There is so much humor that the tragedy lands with a sting. Dom is played a bit for laughs, his limited brain capacity sometimes revealing nuggets of hard-earned wisdom. He’s in love with Siobhan but not smart enough to keep his feelings to himself; in one of the movie’s most tragic yet humorous scenes, he makes a clumsy move on her, resulting in a shot that grows in importance the more you think about it. This kid is doomed, but his heart is in the right place; one can’t help but think that with a little help, or perhaps if he had ever escaped the island, things might have turned out better.

But does life turn out better for anyone on Inisherin? It’s the classic small town with small-minded people. Only Siobhan has the sense to know there is a larger world out there, and that if she wants to be happy, she’s got to go out in it. Poor Padraic will never know this lesson; he simply wants to maintain the status quo. But the world changes, and people with it, leaving Padraic with options that go from bad to worse.

“Banshees” is the blackest of dark comedies; it’s also the cruelest of dramas.
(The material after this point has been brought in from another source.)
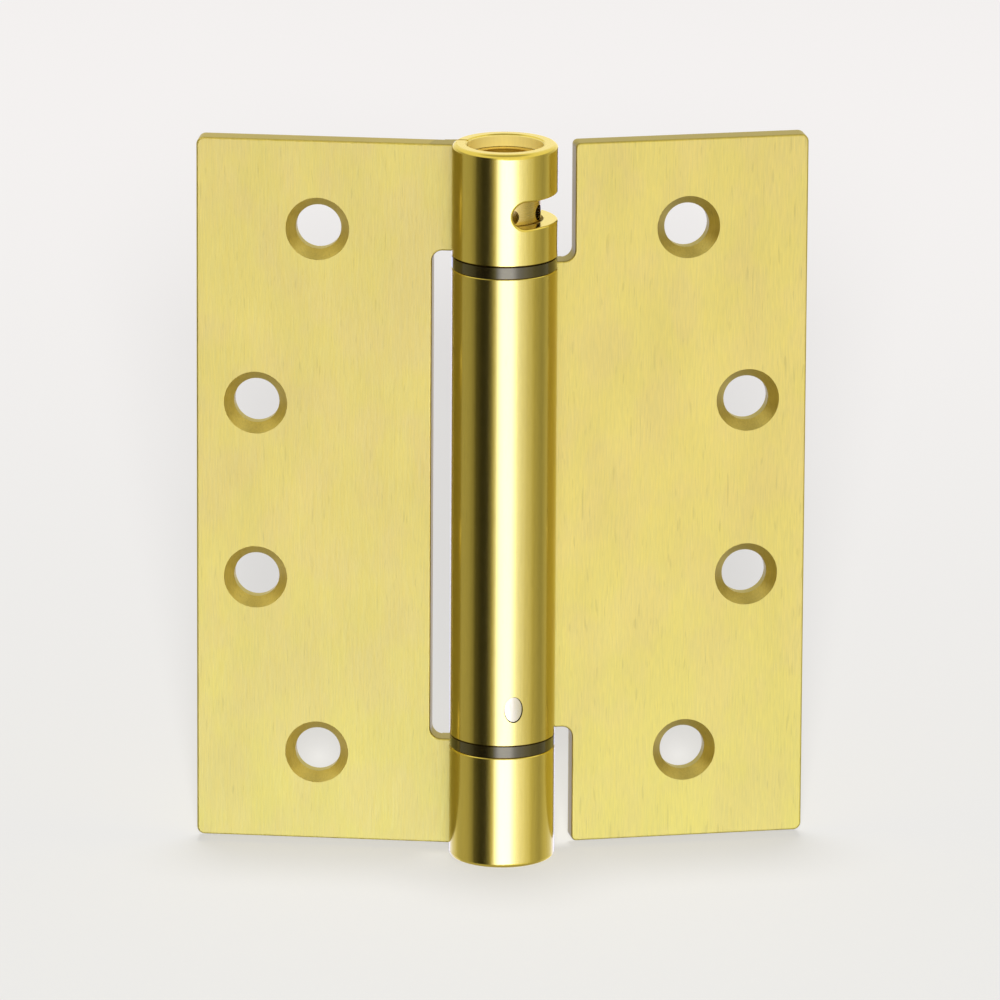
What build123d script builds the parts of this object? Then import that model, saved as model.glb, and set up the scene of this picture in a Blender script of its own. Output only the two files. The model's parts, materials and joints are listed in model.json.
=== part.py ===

There are at least three scenes that make me gasp in shock, and one that’s as sad as anything you’re ever likely to see. Yet there are moments so funny that I can’t help but laugh out loud – the more times I see it, the funnier these moments become. The acting is sublime, from the main parts to the smallest – all of the principal actors earned Oscar nominations, as did McDonagh, for Best Picture and Best Director. (It got shut out, undeservedly, by the overrated “Everything Everywhere All At Once.”) The film plausibly creates situations that had me thinking, “he cut off his nose to spite his own face,” and gives new meaning to the phrase “collateral damage.” It’s the kind of movie you’ll still be thinking about days after you’ve seen it, and  perhaps looking at your best friend in a whole new light.